DO THIS: Reproduce the records. Keep every word exact and include no images.

------ MATERIAL SHOWN ------

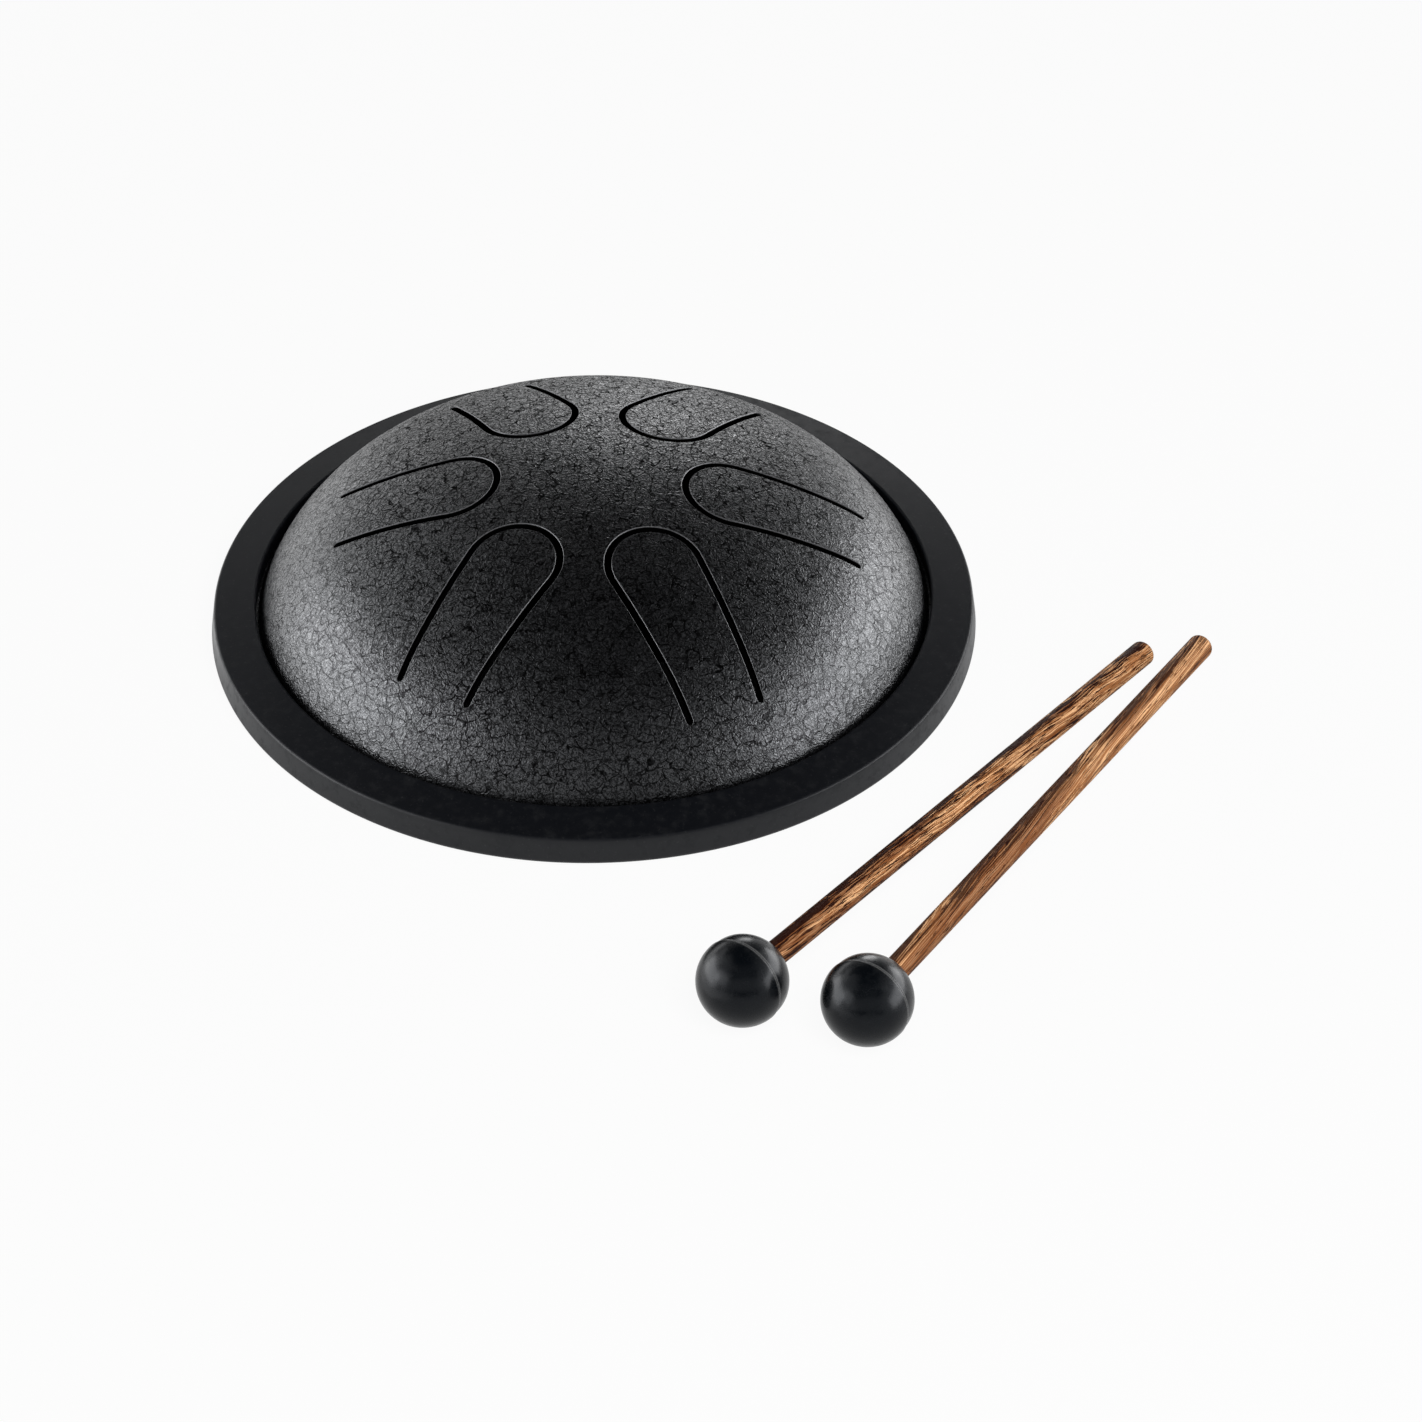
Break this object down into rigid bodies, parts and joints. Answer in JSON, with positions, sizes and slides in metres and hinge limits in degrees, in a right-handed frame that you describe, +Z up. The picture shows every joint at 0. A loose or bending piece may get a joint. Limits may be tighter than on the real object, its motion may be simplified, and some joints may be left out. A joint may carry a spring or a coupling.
{
  "type": "steel tongue drum",
  "caption": "Shallow round steel tongue drum with U-shaped tongues cut in its dome, a rubber edge ring and a pair of rubber-ball mallets with wooden sticks.",
  "frame": {"origin": "on the floor at the middle of the drum, which is the centre of the edge ring's resting face", "axes": "+Z up through the crown of the dome, -Y towards the balls of the two mallets in front of the drum, +X to the right as seen from there"},
  "size_m": [0.2347, 0.2526, 0.0441],
  "materials": {
    "drum_steel": "crackle paint",
    "base_steel": "satin",
    "ring_rubber": "satin",
    "ball_rubber": "satin",
    "stick_a_wood": "oiled",
    "stick_b_wood": "oiled"
  },
  "bodies": {
    "drum": {"tongue_shell": "drum_steel", "base_plate": "base_steel", "edge_ring": "ring_rubber"},
    "tongue_1": {"tongue_1": "drum_steel"},
    "tongue_2": {"tongue_2": "drum_steel"},
    "tongue_3": {"tongue_3": "drum_steel"},
    "tongue_4": {"tongue_4": "drum_steel"},
    "tongue_5": {"tongue_5": "drum_steel"},
    "tongue_6": {"tongue_6": "drum_steel"},
    "mallet_a": {"mallet_a_head": "ball_rubber", "mallet_a_stick": "stick_a_wood"},
    "mallet_b": {"mallet_b_head": "ball_rubber", "mallet_b_stick": "stick_b_wood"}
  },
  "joints": [
    {"name": "tongue_1_flex", "type": "hinge", "parent": "drum", "child": "tongue_1", "pos_m": [0.06221, -0.00457, 0.02617], "axis": [-0.0732, -0.9973, 0], "range_deg": [-0.5, 0.5], "stiffness_Nm_per_rad": 1.5},
    {"name": "tongue_2_flex", "type": "hinge", "parent": "drum", "child": "tongue_2", "pos_m": [0.03191, 0.04696, 0.02956], "axis": [0.8271, -0.5621, 0], "range_deg": [-0.5, 0.5], "stiffness_Nm_per_rad": 1.5},
    {"name": "tongue_3_flex", "type": "hinge", "parent": "drum", "child": "tongue_3", "pos_m": [-0.02358, 0.04877, 0.03084], "axis": [0.9003, 0.4352, 0], "range_deg": [-0.5, 0.5], "stiffness_Nm_per_rad": 1.5},
    {"name": "tongue_4_flex", "type": "hinge", "parent": "drum", "child": "tongue_4", "pos_m": [-0.05882, 0.00432, 0.02837], "axis": [0.0732, 0.9973, 0], "range_deg": [-0.5, 0.5], "stiffness_Nm_per_rad": 1.5},
    {"name": "tongue_5_flex", "type": "hinge", "parent": "drum", "child": "tongue_5", "pos_m": [-0.03703, -0.05448, 0.02337], "axis": [-0.8271, 0.5621, 0], "range_deg": [-0.5, 0.5], "stiffness_Nm_per_rad": 1.5},
    {"name": "tongue_6_flex", "type": "hinge", "parent": "drum", "child": "tongue_6", "pos_m": [0.02959, -0.0612, 0.02136], "axis": [-0.9003, -0.4352, 0], "range_deg": [-0.5, 0.5], "stiffness_Nm_per_rad": 1.5},
    {"name": "mallet_a_lift", "type": "slide", "parent": "drum", "child": "mallet_a", "axis": [0, 0, 1], "range_m": [0, 0.15]},
    {"name": "mallet_b_lift", "type": "slide", "parent": "drum", "child": "mallet_b", "axis": [0, 0, 1], "range_m": [0, 0.15]}
  ]
}
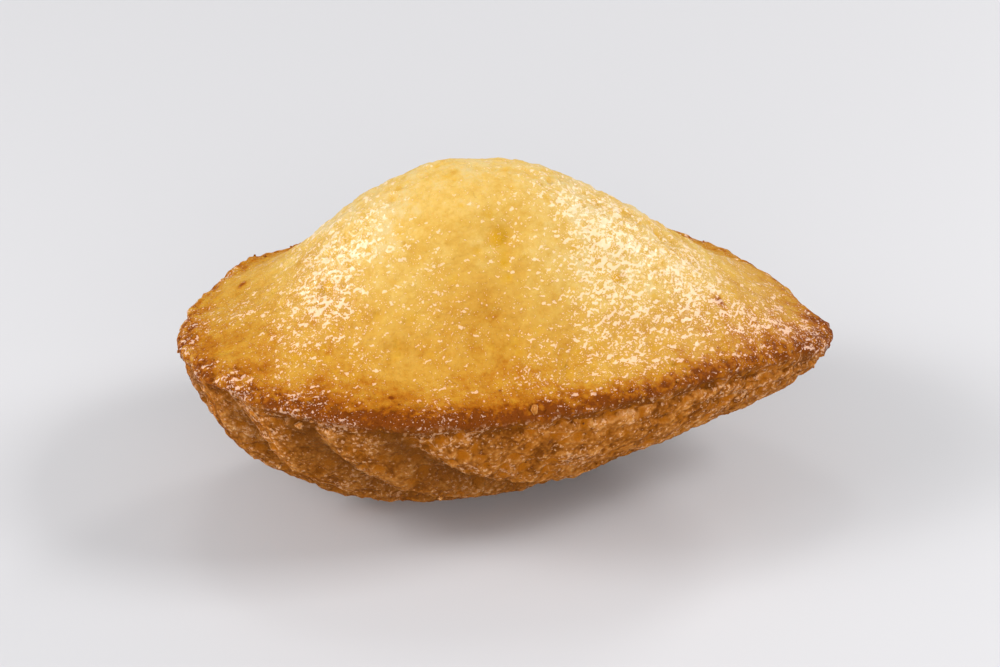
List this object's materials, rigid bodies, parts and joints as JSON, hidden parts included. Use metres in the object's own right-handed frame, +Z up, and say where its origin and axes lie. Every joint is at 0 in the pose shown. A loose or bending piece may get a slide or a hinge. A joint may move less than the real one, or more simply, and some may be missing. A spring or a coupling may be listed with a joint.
{
  "type": "madeleine cake",
  "caption": "Small shell-shaped sponge cake lying on its ribbed underside, with a browned rim, a pointed end and a tall rounded golden hump.",
  "frame": {"origin": "on the table, under the middle of the cake's bounding box", "axes": "+X towards the pointed tip of the shell, along its length; +Z up, through the hump; -Y is the side with the straighter rim"},
  "size_m": [0.078, 0.0472, 0.0406],
  "materials": {
    "sponge": "baked golden sponge, pale yellow on the hump, brown at the rim, with a fine buttery shine"
  },
  "bodies": {
    "root": {"madeleine": "sponge"}
  },
  "joints": []
}
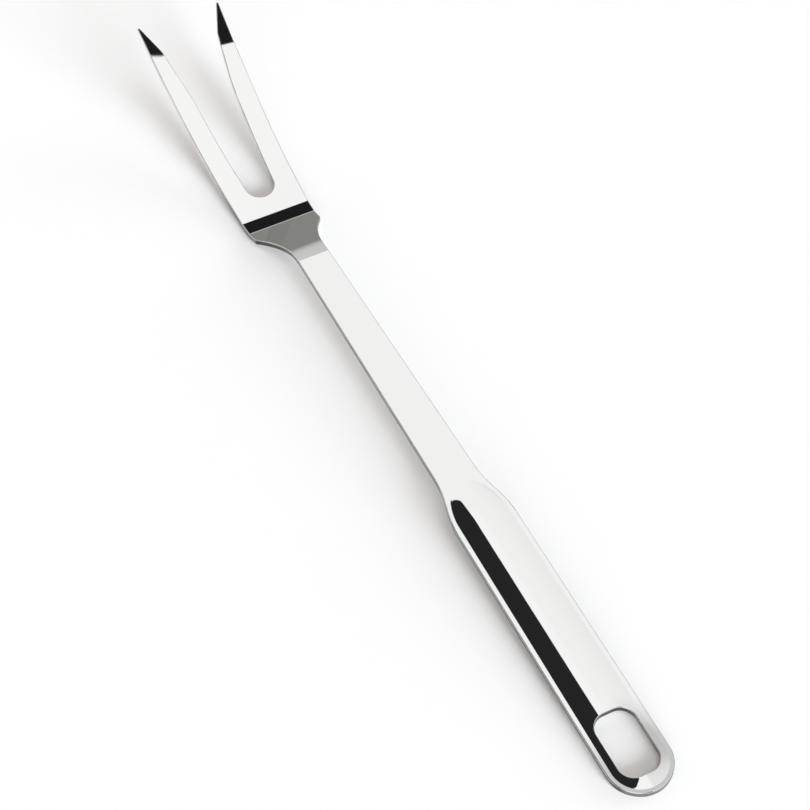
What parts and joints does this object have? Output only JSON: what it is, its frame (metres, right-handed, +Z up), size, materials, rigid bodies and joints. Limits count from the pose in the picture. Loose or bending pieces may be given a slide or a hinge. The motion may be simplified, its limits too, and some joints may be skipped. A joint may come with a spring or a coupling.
{
  "type": "meat fork",
  "caption": "Polished stainless meat fork: pressed handle with hanging slot, slim neck, crank down to the blade and long tines curving up to ground points.",
  "frame": {"origin": "under the middle of the fork's length, on the table it lies on, in its middle plane", "axes": "+Y runs from the handle's end to the points, +Z is up, +X is to the right seen from the handle's end; the fork lies as it rests, on the handle's end and on the heel of the crank"},
  "size_m": [0.0312, 0.33, 0.0303],
  "materials": {
    "polished_stainless": "mirror polished stainless steel sheet, rolled and tumbled edges"
  },
  "bodies": {
    "root": {"meat_fork": "polished_stainless"}
  },
  "joints": []
}
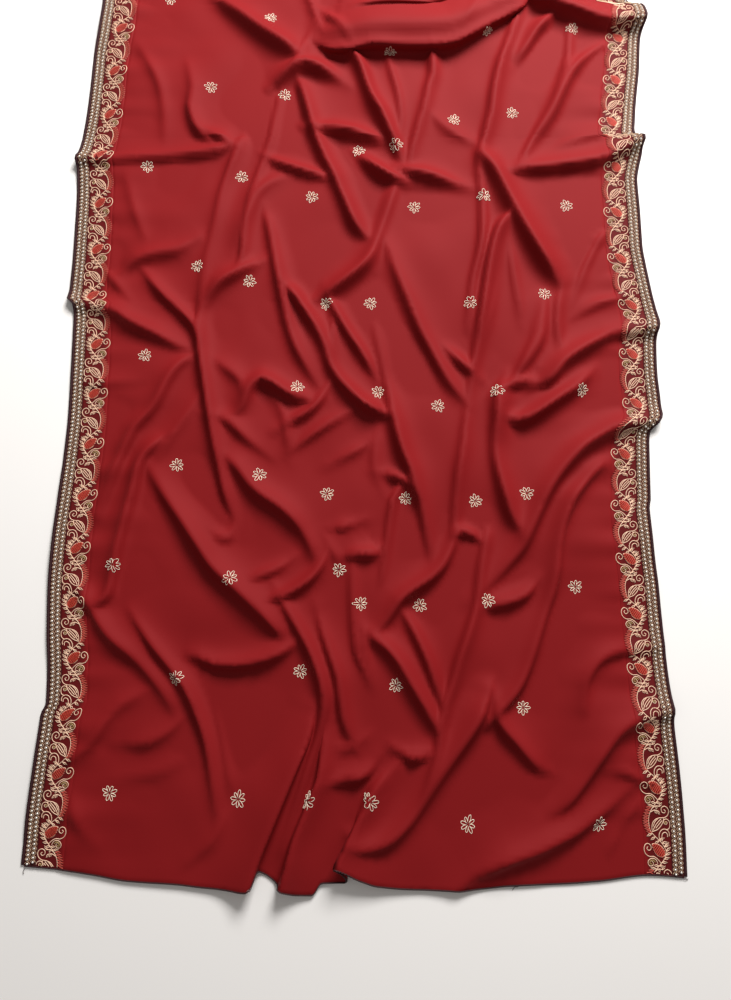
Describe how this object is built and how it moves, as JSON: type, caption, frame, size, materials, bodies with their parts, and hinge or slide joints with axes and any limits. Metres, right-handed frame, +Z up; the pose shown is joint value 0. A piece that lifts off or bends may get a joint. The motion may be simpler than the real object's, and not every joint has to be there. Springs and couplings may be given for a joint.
{
  "type": "shawl",
  "caption": "Long red crepe shawl laid flat in soft uneven folds, with embroidered vine borders, beaded edge bands, bound sides and narrow hems",
  "frame": {"origin": "middle of the laid cloth's footprint, on the surface that it rests on", "axes": "+Y runs along the shawl's length from the hem nearest the viewer to the far one, +X across its width, +Z up"},
  "size_m": [0.723, 2.2204, 0.0336],
  "materials": {
    "crepe": "soft satin crepe, deep red",
    "vine_border": "thread embroidery on red crepe",
    "beaded_braid": "pearly beads in dull gold chain stitch",
    "binding": "matte overlocked thread",
    "hem": "matte overlocked thread"
  },
  "bodies": {
    "root": {"field": "crepe", "border_left": "vine_border", "border_right": "vine_border", "braid_left": "beaded_braid", "braid_right": "beaded_braid", "binding_left": "binding", "binding_right": "binding", "hem_near": "hem", "hem_far": "hem"}
  },
  "joints": []
}
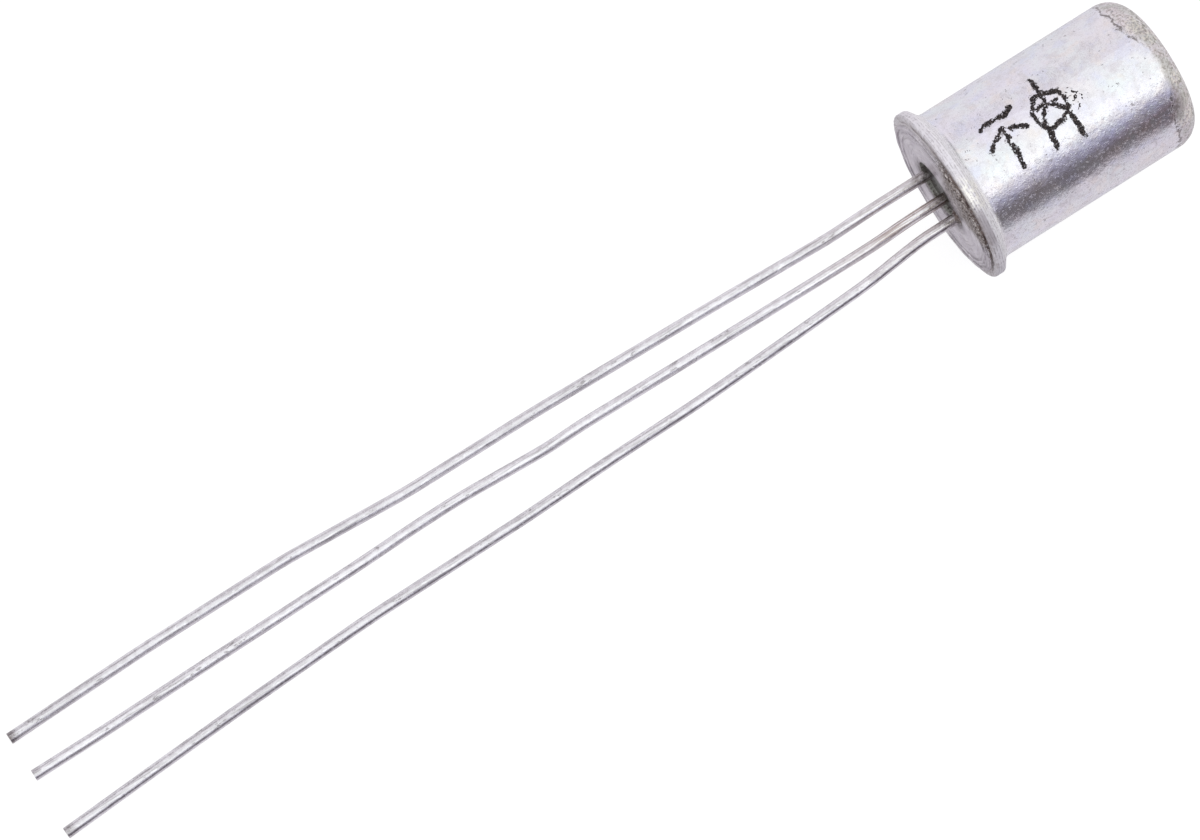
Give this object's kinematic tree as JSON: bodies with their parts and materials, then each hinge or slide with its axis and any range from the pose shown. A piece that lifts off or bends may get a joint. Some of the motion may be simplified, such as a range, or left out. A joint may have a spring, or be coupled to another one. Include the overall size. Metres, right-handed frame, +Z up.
{
  "type": "germanium transistor",
  "caption": "Small round metal can with a flared flange and a glass-sealed base, from which stiff wire leads run out in a row; it lies on its flange and lead tips.",
  "frame": {"origin": "centre of the bounding box, on the surface that the transistor lies on", "axes": "+Z up; +X along the part, from the lead tips to the can's top; Y along the row of leads, the emitter lead on the +Y side"},
  "size_m": [0.0482, 0.0068, 0.0071],
  "materials": {
    "can_metal": "plated, scratched and slightly mottled",
    "header_metal": "plated, dull, stained brown along its seam",
    "seal_glass": "dark, slightly greenish",
    "lead_wire": "tinned wire, fine drawn streaks and pits",
    "nickel": "satin",
    "germanium": "etched, dark grey",
    "indium": "soft satin"
  },
  "bodies": {
    "root": {"can": "can_metal", "header": "header_metal", "glass_seal": "seal_glass", "emitter_lead": "lead_wire", "collector_lead": "lead_wire", "base_lead": "lead_wire", "base_tab": "nickel", "germanium_wafer": "germanium", "emitter_dot": "indium", "collector_dot": "indium", "emitter_whisker": "nickel", "collector_whisker": "nickel"}
  },
  "joints": []
}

------

EXERCISE OUTPUT:
Break this object down into rigid bodies, parts and joints. Answer in JSON, with positions, sizes and slides in metres and hinge limits in degrees, in a right-handed frame that you describe, +Z up. The picture shows every joint at 0. A loose or bending piece may get a joint. Limits may be tighter than on the real object, its motion may be simplified, and some joints may be left out. A joint may carry a spring or a coupling.
{
  "type": "steel tongue drum",
  "caption": "Shallow round steel tongue drum with U-shaped tongues cut in its dome, a rubber edge ring and a pair of rubber-ball mallets with wooden sticks.",
  "frame": {"origin": "on the floor at the middle of the drum, which is the centre of the edge ring's resting face", "axes": "+Z up through the crown of the dome, -Y towards the balls of the two mallets in front of the drum, +X to the right as seen from there"},
  "size_m": [0.2347, 0.2526, 0.0441],
  "materials": {
    "drum_steel": "crackle paint",
    "base_steel": "satin",
    "ring_rubber": "satin",
    "ball_rubber": "satin",
    "stick_a_wood": "oiled",
    "stick_b_wood": "oiled"
  },
  "bodies": {
    "drum": {"tongue_shell": "drum_steel", "base_plate": "base_steel", "edge_ring": "ring_rubber"},
    "tongue_1": {"tongue_1": "drum_steel"},
    "tongue_2": {"tongue_2": "drum_steel"},
    "tongue_3": {"tongue_3": "drum_steel"},
    "tongue_4": {"tongue_4": "drum_steel"},
    "tongue_5": {"tongue_5": "drum_steel"},
    "tongue_6": {"tongue_6": "drum_steel"},
    "mallet_a": {"mallet_a_head": "ball_rubber", "mallet_a_stick": "stick_a_wood"},
    "mallet_b": {"mallet_b_head": "ball_rubber", "mallet_b_stick": "stick_b_wood"}
  },
  "joints": [
    {"name": "tongue_1_flex", "type": "hinge", "parent": "drum", "child": "tongue_1", "pos_m": [0.06221, -0.00457, 0.02617], "axis": [-0.0732, -0.9973, 0], "range_deg": [-0.5, 0.5], "stiffness_Nm_per_rad": 1.5},
    {"name": "tongue_2_flex", "type": "hinge", "parent": "drum", "child": "tongue_2", "pos_m": [0.03191, 0.04696, 0.02956], "axis": [0.8271, -0.5621, 0], "range_deg": [-0.5, 0.5], "stiffness_Nm_per_rad": 1.5},
    {"name": "tongue_3_flex", "type": "hinge", "parent": "drum", "child": "tongue_3", "pos_m": [-0.02358, 0.04877, 0.03084], "axis": [0.9003, 0.4352, 0], "range_deg": [-0.5, 0.5], "stiffness_Nm_per_rad": 1.5},
    {"name": "tongue_4_flex", "type": "hinge", "parent": "drum", "child": "tongue_4", "pos_m": [-0.05882, 0.00432, 0.02837], "axis": [0.0732, 0.9973, 0], "range_deg": [-0.5, 0.5], "stiffness_Nm_per_rad": 1.5},
    {"name": "tongue_5_flex", "type": "hinge", "parent": "drum", "child": "tongue_5", "pos_m": [-0.03703, -0.05448, 0.02337], "axis": [-0.8271, 0.5621, 0], "range_deg": [-0.5, 0.5], "stiffness_Nm_per_rad": 1.5},
    {"name": "tongue_6_flex", "type": "hinge", "parent": "drum", "child": "tongue_6", "pos_m": [0.02959, -0.0612, 0.02136], "axis": [-0.9003, -0.4352, 0], "range_deg": [-0.5, 0.5], "stiffness_Nm_per_rad": 1.5},
    {"name": "mallet_a_lift", "type": "slide", "parent": "drum", "child": "mallet_a", "axis": [0, 0, 1], "range_m": [0, 0.15]},
    {"name": "mallet_b_lift", "type": "slide", "parent": "drum", "child": "mallet_b", "axis": [0, 0, 1], "range_m": [0, 0.15]}
  ]
}
List this object's materials, rigid bodies, parts and joints as JSON, hidden parts included. Use metres in the object's own right-handed frame, +Z up, and say where its origin and axes lie. Every joint is at 0 in the pose shown. A loose or bending piece may get a slide or a hinge. A joint may move less than the real one, or more simply, and some may be missing. A spring or a coupling may be listed with a joint.
{
  "type": "madeleine cake",
  "caption": "Small shell-shaped sponge cake lying on its ribbed underside, with a browned rim, a pointed end and a tall rounded golden hump.",
  "frame": {"origin": "on the table, under the middle of the cake's bounding box", "axes": "+X towards the pointed tip of the shell, along its length; +Z up, through the hump; -Y is the side with the straighter rim"},
  "size_m": [0.078, 0.0472, 0.0406],
  "materials": {
    "sponge": "baked golden sponge, pale yellow on the hump, brown at the rim, with a fine buttery shine"
  },
  "bodies": {
    "root": {"madeleine": "sponge"}
  },
  "joints": []
}
What parts and joints does this object have? Output only JSON: what it is, its frame (metres, right-handed, +Z up), size, materials, rigid bodies and joints. Limits count from the pose in the picture. Loose or bending pieces may be given a slide or a hinge. The motion may be simplified, its limits too, and some joints may be skipped. A joint may come with a spring or a coupling.
{
  "type": "meat fork",
  "caption": "Polished stainless meat fork: pressed handle with hanging slot, slim neck, crank down to the blade and long tines curving up to ground points.",
  "frame": {"origin": "under the middle of the fork's length, on the table it lies on, in its middle plane", "axes": "+Y runs from the handle's end to the points, +Z is up, +X is to the right seen from the handle's end; the fork lies as it rests, on the handle's end and on the heel of the crank"},
  "size_m": [0.0312, 0.33, 0.0303],
  "materials": {
    "polished_stainless": "mirror polished stainless steel sheet, rolled and tumbled edges"
  },
  "bodies": {
    "root": {"meat_fork": "polished_stainless"}
  },
  "joints": []
}
Describe how this object is built and how it moves, as JSON: type, caption, frame, size, materials, bodies with their parts, and hinge or slide joints with axes and any limits. Metres, right-handed frame, +Z up; the pose shown is joint value 0. A piece that lifts off or bends may get a joint. The motion may be simpler than the real object's, and not every joint has to be there. Springs and couplings may be given for a joint.
{
  "type": "shawl",
  "caption": "Long red crepe shawl laid flat in soft uneven folds, with embroidered vine borders, beaded edge bands, bound sides and narrow hems",
  "frame": {"origin": "middle of the laid cloth's footprint, on the surface that it rests on", "axes": "+Y runs along the shawl's length from the hem nearest the viewer to the far one, +X across its width, +Z up"},
  "size_m": [0.723, 2.2204, 0.0336],
  "materials": {
    "crepe": "soft satin crepe, deep red",
    "vine_border": "thread embroidery on red crepe",
    "beaded_braid": "pearly beads in dull gold chain stitch",
    "binding": "matte overlocked thread",
    "hem": "matte overlocked thread"
  },
  "bodies": {
    "root": {"field": "crepe", "border_left": "vine_border", "border_right": "vine_border", "braid_left": "beaded_braid", "braid_right": "beaded_braid", "binding_left": "binding", "binding_right": "binding", "hem_near": "hem", "hem_far": "hem"}
  },
  "joints": []
}
Give this object's kinematic tree as JSON: bodies with their parts and materials, then each hinge or slide with its axis and any range from the pose shown. A piece that lifts off or bends may get a joint. Some of the motion may be simplified, such as a range, or left out. A joint may have a spring, or be coupled to another one. Include the overall size. Metres, right-handed frame, +Z up.
{
  "type": "germanium transistor",
  "caption": "Small round metal can with a flared flange and a glass-sealed base, from which stiff wire leads run out in a row; it lies on its flange and lead tips.",
  "frame": {"origin": "centre of the bounding box, on the surface that the transistor lies on", "axes": "+Z up; +X along the part, from the lead tips to the can's top; Y along the row of leads, the emitter lead on the +Y side"},
  "size_m": [0.0482, 0.0068, 0.0071],
  "materials": {
    "can_metal": "plated, scratched and slightly mottled",
    "header_metal": "plated, dull, stained brown along its seam",
    "seal_glass": "dark, slightly greenish",
    "lead_wire": "tinned wire, fine drawn streaks and pits",
    "nickel": "satin",
    "germanium": "etched, dark grey",
    "indium": "soft satin"
  },
  "bodies": {
    "root": {"can": "can_metal", "header": "header_metal", "glass_seal": "seal_glass", "emitter_lead": "lead_wire", "collector_lead": "lead_wire", "base_lead": "lead_wire", "base_tab": "nickel", "germanium_wafer": "germanium", "emitter_dot": "indium", "collector_dot": "indium", "emitter_whisker": "nickel", "collector_whisker": "nickel"}
  },
  "joints": []
}